» THE EXERCISE:
Every entry below must appear again, exactly as written.

>> Begin LISTED ENTRIES

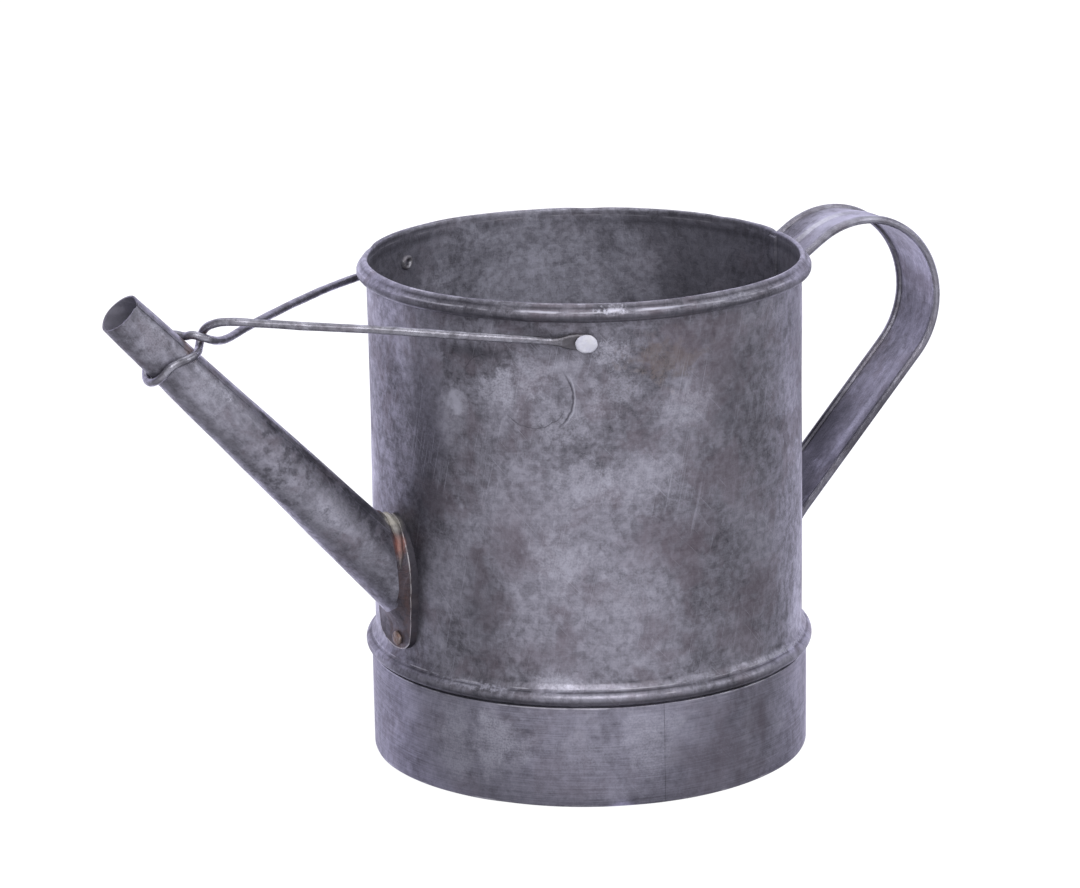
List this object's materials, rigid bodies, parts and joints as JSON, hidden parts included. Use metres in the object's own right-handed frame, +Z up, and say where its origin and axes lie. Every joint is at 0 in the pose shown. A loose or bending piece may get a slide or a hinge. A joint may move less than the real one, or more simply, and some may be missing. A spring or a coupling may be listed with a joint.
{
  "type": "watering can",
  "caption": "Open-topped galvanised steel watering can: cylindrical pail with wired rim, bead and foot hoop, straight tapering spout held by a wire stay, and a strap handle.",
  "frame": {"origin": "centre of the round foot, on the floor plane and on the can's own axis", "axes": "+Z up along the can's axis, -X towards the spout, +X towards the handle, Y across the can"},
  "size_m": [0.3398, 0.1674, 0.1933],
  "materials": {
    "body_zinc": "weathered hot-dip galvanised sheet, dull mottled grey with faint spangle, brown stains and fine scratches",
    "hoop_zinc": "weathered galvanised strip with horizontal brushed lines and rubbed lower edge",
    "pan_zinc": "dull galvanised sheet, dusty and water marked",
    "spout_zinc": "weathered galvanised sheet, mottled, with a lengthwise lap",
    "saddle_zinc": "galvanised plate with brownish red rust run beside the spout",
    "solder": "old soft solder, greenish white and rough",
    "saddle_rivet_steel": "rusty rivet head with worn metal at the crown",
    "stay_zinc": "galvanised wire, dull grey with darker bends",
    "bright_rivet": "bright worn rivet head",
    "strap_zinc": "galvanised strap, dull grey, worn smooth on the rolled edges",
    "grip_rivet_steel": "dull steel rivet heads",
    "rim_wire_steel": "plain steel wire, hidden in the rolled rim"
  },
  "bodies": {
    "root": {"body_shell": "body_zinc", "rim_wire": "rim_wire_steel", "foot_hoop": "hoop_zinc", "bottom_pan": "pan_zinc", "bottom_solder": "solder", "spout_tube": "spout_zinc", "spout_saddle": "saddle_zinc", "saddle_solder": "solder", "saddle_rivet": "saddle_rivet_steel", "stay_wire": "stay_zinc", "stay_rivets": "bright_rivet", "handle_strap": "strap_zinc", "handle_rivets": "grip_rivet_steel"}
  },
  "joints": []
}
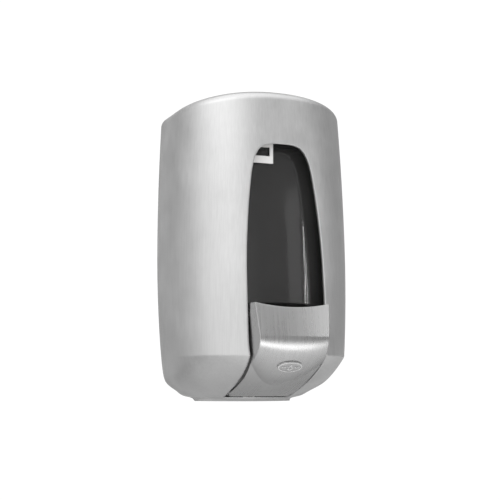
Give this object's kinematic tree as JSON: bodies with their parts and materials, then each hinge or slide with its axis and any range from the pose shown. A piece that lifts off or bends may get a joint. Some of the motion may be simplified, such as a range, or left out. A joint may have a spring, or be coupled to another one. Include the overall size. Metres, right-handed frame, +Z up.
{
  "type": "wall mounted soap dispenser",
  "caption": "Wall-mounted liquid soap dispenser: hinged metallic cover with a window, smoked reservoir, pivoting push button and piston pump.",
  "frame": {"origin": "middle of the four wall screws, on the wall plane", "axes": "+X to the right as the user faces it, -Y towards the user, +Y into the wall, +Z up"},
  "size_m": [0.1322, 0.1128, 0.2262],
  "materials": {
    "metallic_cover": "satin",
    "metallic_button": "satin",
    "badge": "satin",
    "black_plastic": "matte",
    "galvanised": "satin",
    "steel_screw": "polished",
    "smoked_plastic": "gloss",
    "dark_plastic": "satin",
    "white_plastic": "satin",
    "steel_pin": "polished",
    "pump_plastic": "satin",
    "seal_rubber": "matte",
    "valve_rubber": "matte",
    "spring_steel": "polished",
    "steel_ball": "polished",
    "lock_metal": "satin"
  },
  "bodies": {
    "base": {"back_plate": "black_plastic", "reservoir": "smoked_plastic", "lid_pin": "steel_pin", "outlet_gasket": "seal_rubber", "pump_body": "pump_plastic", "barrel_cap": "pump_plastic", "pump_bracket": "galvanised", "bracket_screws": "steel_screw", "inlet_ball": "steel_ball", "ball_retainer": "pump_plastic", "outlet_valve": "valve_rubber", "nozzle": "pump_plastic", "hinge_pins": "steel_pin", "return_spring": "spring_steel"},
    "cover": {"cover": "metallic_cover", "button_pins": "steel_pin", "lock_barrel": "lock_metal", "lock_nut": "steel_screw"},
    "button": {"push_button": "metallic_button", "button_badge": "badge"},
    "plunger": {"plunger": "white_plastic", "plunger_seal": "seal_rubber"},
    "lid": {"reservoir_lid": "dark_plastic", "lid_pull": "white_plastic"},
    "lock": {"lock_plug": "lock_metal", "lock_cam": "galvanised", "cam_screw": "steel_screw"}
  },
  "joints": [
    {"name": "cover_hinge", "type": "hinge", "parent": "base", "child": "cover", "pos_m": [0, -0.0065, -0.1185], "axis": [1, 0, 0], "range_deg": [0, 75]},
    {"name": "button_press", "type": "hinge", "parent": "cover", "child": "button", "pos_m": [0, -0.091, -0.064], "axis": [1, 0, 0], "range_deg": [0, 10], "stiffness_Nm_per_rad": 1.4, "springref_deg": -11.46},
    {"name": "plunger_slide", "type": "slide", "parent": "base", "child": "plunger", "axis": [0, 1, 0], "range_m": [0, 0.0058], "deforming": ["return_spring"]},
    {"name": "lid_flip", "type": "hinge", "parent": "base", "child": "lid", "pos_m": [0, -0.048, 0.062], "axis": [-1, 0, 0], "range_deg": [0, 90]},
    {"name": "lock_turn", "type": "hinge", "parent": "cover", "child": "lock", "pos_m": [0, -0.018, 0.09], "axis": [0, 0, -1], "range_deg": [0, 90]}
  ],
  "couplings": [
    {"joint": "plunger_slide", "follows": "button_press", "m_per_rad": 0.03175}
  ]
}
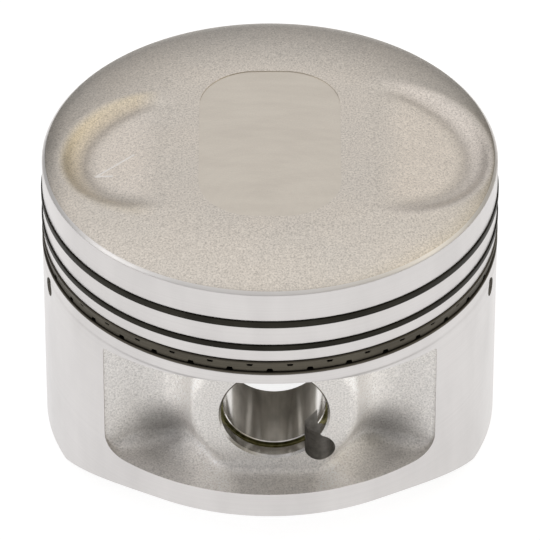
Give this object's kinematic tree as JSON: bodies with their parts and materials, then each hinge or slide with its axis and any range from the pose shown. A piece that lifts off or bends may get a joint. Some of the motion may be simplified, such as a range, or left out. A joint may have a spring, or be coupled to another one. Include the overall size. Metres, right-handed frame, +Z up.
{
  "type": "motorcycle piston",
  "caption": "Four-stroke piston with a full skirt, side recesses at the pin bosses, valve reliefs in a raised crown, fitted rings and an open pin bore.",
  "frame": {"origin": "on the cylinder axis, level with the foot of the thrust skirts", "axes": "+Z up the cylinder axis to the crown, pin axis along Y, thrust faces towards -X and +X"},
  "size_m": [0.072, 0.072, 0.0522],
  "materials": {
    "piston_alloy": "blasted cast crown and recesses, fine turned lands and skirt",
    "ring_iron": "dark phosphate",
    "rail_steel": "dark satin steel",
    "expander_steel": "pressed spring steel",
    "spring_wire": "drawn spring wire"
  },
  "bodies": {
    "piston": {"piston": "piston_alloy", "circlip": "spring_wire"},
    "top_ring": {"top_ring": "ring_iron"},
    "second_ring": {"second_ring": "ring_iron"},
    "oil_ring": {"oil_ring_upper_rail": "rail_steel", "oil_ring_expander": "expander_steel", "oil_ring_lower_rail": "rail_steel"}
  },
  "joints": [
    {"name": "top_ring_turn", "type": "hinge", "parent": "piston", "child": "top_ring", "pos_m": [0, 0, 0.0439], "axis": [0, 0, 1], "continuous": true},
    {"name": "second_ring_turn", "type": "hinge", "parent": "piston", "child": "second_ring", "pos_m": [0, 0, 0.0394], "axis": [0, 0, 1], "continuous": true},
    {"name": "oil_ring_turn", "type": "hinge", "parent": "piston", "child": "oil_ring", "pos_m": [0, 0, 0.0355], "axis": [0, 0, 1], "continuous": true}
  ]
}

>> End LISTED ENTRIES

» ANSWER TO THE EXERCISE:
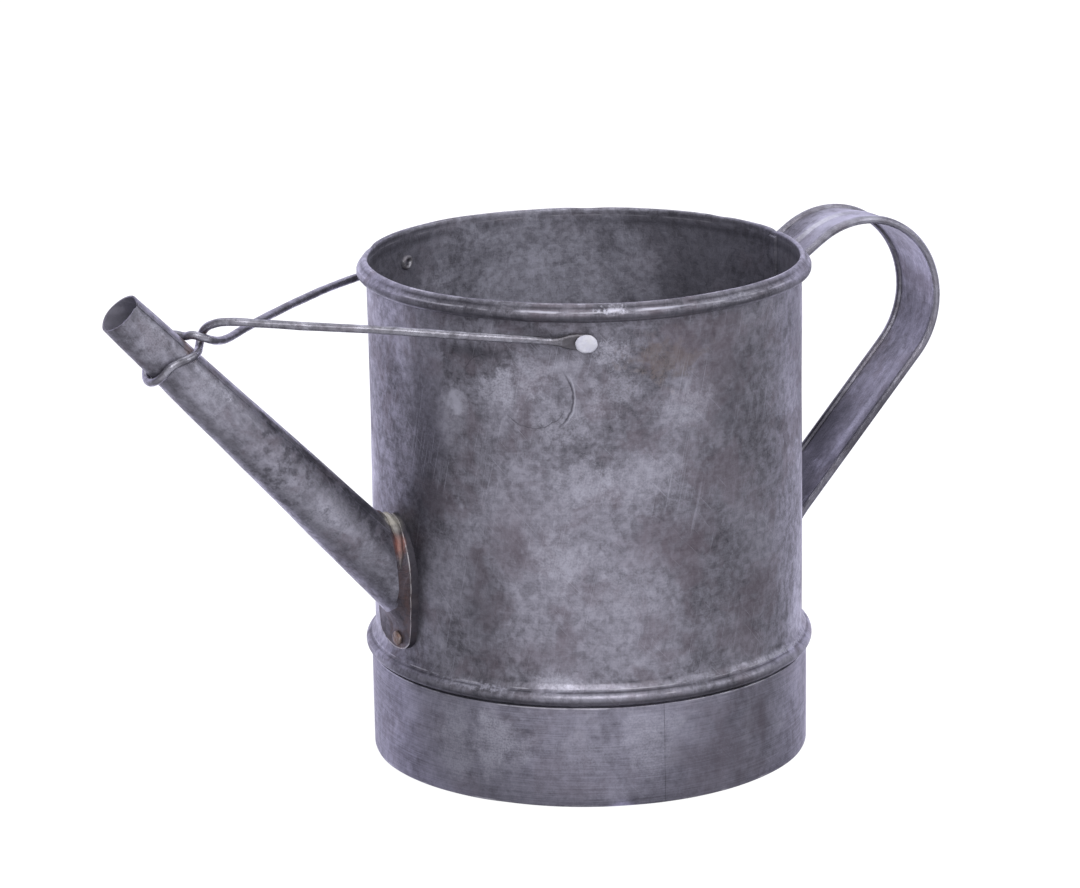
List this object's materials, rigid bodies, parts and joints as JSON, hidden parts included. Use metres in the object's own right-handed frame, +Z up, and say where its origin and axes lie. Every joint is at 0 in the pose shown. A loose or bending piece may get a slide or a hinge. A joint may move less than the real one, or more simply, and some may be missing. A spring or a coupling may be listed with a joint.
{
  "type": "watering can",
  "caption": "Open-topped galvanised steel watering can: cylindrical pail with wired rim, bead and foot hoop, straight tapering spout held by a wire stay, and a strap handle.",
  "frame": {"origin": "centre of the round foot, on the floor plane and on the can's own axis", "axes": "+Z up along the can's axis, -X towards the spout, +X towards the handle, Y across the can"},
  "size_m": [0.3398, 0.1674, 0.1933],
  "materials": {
    "body_zinc": "weathered hot-dip galvanised sheet, dull mottled grey with faint spangle, brown stains and fine scratches",
    "hoop_zinc": "weathered galvanised strip with horizontal brushed lines and rubbed lower edge",
    "pan_zinc": "dull galvanised sheet, dusty and water marked",
    "spout_zinc": "weathered galvanised sheet, mottled, with a lengthwise lap",
    "saddle_zinc": "galvanised plate with brownish red rust run beside the spout",
    "solder": "old soft solder, greenish white and rough",
    "saddle_rivet_steel": "rusty rivet head with worn metal at the crown",
    "stay_zinc": "galvanised wire, dull grey with darker bends",
    "bright_rivet": "bright worn rivet head",
    "strap_zinc": "galvanised strap, dull grey, worn smooth on the rolled edges",
    "grip_rivet_steel": "dull steel rivet heads",
    "rim_wire_steel": "plain steel wire, hidden in the rolled rim"
  },
  "bodies": {
    "root": {"body_shell": "body_zinc", "rim_wire": "rim_wire_steel", "foot_hoop": "hoop_zinc", "bottom_pan": "pan_zinc", "bottom_solder": "solder", "spout_tube": "spout_zinc", "spout_saddle": "saddle_zinc", "saddle_solder": "solder", "saddle_rivet": "saddle_rivet_steel", "stay_wire": "stay_zinc", "stay_rivets": "bright_rivet", "handle_strap": "strap_zinc", "handle_rivets": "grip_rivet_steel"}
  },
  "joints": []
}
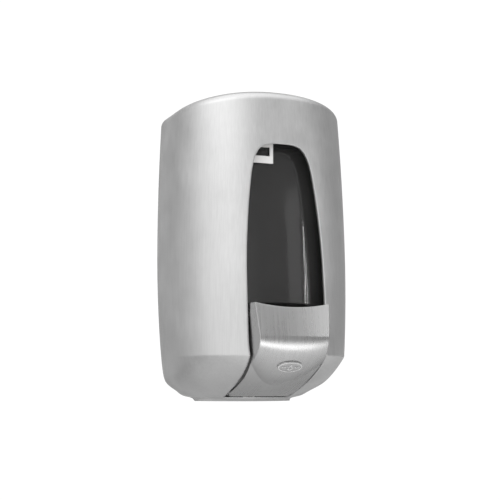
Give this object's kinematic tree as JSON: bodies with their parts and materials, then each hinge or slide with its axis and any range from the pose shown. A piece that lifts off or bends may get a joint. Some of the motion may be simplified, such as a range, or left out. A joint may have a spring, or be coupled to another one. Include the overall size. Metres, right-handed frame, +Z up.
{
  "type": "wall mounted soap dispenser",
  "caption": "Wall-mounted liquid soap dispenser: hinged metallic cover with a window, smoked reservoir, pivoting push button and piston pump.",
  "frame": {"origin": "middle of the four wall screws, on the wall plane", "axes": "+X to the right as the user faces it, -Y towards the user, +Y into the wall, +Z up"},
  "size_m": [0.1322, 0.1128, 0.2262],
  "materials": {
    "metallic_cover": "satin",
    "metallic_button": "satin",
    "badge": "satin",
    "black_plastic": "matte",
    "galvanised": "satin",
    "steel_screw": "polished",
    "smoked_plastic": "gloss",
    "dark_plastic": "satin",
    "white_plastic": "satin",
    "steel_pin": "polished",
    "pump_plastic": "satin",
    "seal_rubber": "matte",
    "valve_rubber": "matte",
    "spring_steel": "polished",
    "steel_ball": "polished",
    "lock_metal": "satin"
  },
  "bodies": {
    "base": {"back_plate": "black_plastic", "reservoir": "smoked_plastic", "lid_pin": "steel_pin", "outlet_gasket": "seal_rubber", "pump_body": "pump_plastic", "barrel_cap": "pump_plastic", "pump_bracket": "galvanised", "bracket_screws": "steel_screw", "inlet_ball": "steel_ball", "ball_retainer": "pump_plastic", "outlet_valve": "valve_rubber", "nozzle": "pump_plastic", "hinge_pins": "steel_pin", "return_spring": "spring_steel"},
    "cover": {"cover": "metallic_cover", "button_pins": "steel_pin", "lock_barrel": "lock_metal", "lock_nut": "steel_screw"},
    "button": {"push_button": "metallic_button", "button_badge": "badge"},
    "plunger": {"plunger": "white_plastic", "plunger_seal": "seal_rubber"},
    "lid": {"reservoir_lid": "dark_plastic", "lid_pull": "white_plastic"},
    "lock": {"lock_plug": "lock_metal", "lock_cam": "galvanised", "cam_screw": "steel_screw"}
  },
  "joints": [
    {"name": "cover_hinge", "type": "hinge", "parent": "base", "child": "cover", "pos_m": [0, -0.0065, -0.1185], "axis": [1, 0, 0], "range_deg": [0, 75]},
    {"name": "button_press", "type": "hinge", "parent": "cover", "child": "button", "pos_m": [0, -0.091, -0.064], "axis": [1, 0, 0], "range_deg": [0, 10], "stiffness_Nm_per_rad": 1.4, "springref_deg": -11.46},
    {"name": "plunger_slide", "type": "slide", "parent": "base", "child": "plunger", "axis": [0, 1, 0], "range_m": [0, 0.0058], "deforming": ["return_spring"]},
    {"name": "lid_flip", "type": "hinge", "parent": "base", "child": "lid", "pos_m": [0, -0.048, 0.062], "axis": [-1, 0, 0], "range_deg": [0, 90]},
    {"name": "lock_turn", "type": "hinge", "parent": "cover", "child": "lock", "pos_m": [0, -0.018, 0.09], "axis": [0, 0, -1], "range_deg": [0, 90]}
  ],
  "couplings": [
    {"joint": "plunger_slide", "follows": "button_press", "m_per_rad": 0.03175}
  ]
}
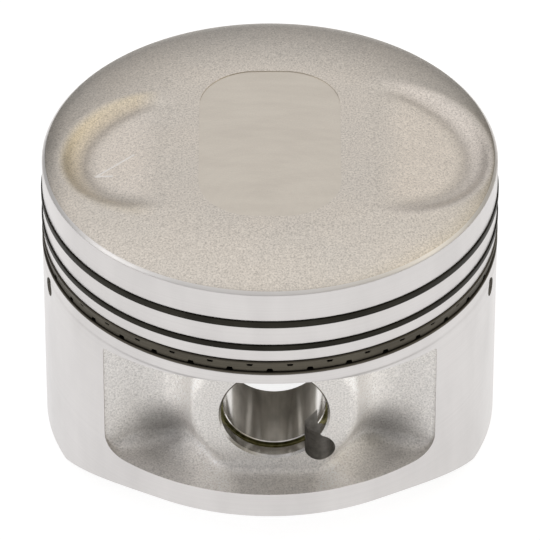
Give this object's kinematic tree as JSON: bodies with their parts and materials, then each hinge or slide with its axis and any range from the pose shown. A piece that lifts off or bends may get a joint. Some of the motion may be simplified, such as a range, or left out. A joint may have a spring, or be coupled to another one. Include the overall size. Metres, right-handed frame, +Z up.
{
  "type": "motorcycle piston",
  "caption": "Four-stroke piston with a full skirt, side recesses at the pin bosses, valve reliefs in a raised crown, fitted rings and an open pin bore.",
  "frame": {"origin": "on the cylinder axis, level with the foot of the thrust skirts", "axes": "+Z up the cylinder axis to the crown, pin axis along Y, thrust faces towards -X and +X"},
  "size_m": [0.072, 0.072, 0.0522],
  "materials": {
    "piston_alloy": "blasted cast crown and recesses, fine turned lands and skirt",
    "ring_iron": "dark phosphate",
    "rail_steel": "dark satin steel",
    "expander_steel": "pressed spring steel",
    "spring_wire": "drawn spring wire"
  },
  "bodies": {
    "piston": {"piston": "piston_alloy", "circlip": "spring_wire"},
    "top_ring": {"top_ring": "ring_iron"},
    "second_ring": {"second_ring": "ring_iron"},
    "oil_ring": {"oil_ring_upper_rail": "rail_steel", "oil_ring_expander": "expander_steel", "oil_ring_lower_rail": "rail_steel"}
  },
  "joints": [
    {"name": "top_ring_turn", "type": "hinge", "parent": "piston", "child": "top_ring", "pos_m": [0, 0, 0.0439], "axis": [0, 0, 1], "continuous": true},
    {"name": "second_ring_turn", "type": "hinge", "parent": "piston", "child": "second_ring", "pos_m": [0, 0, 0.0394], "axis": [0, 0, 1], "continuous": true},
    {"name": "oil_ring_turn", "type": "hinge", "parent": "piston", "child": "oil_ring", "pos_m": [0, 0, 0.0355], "axis": [0, 0, 1], "continuous": true}
  ]
}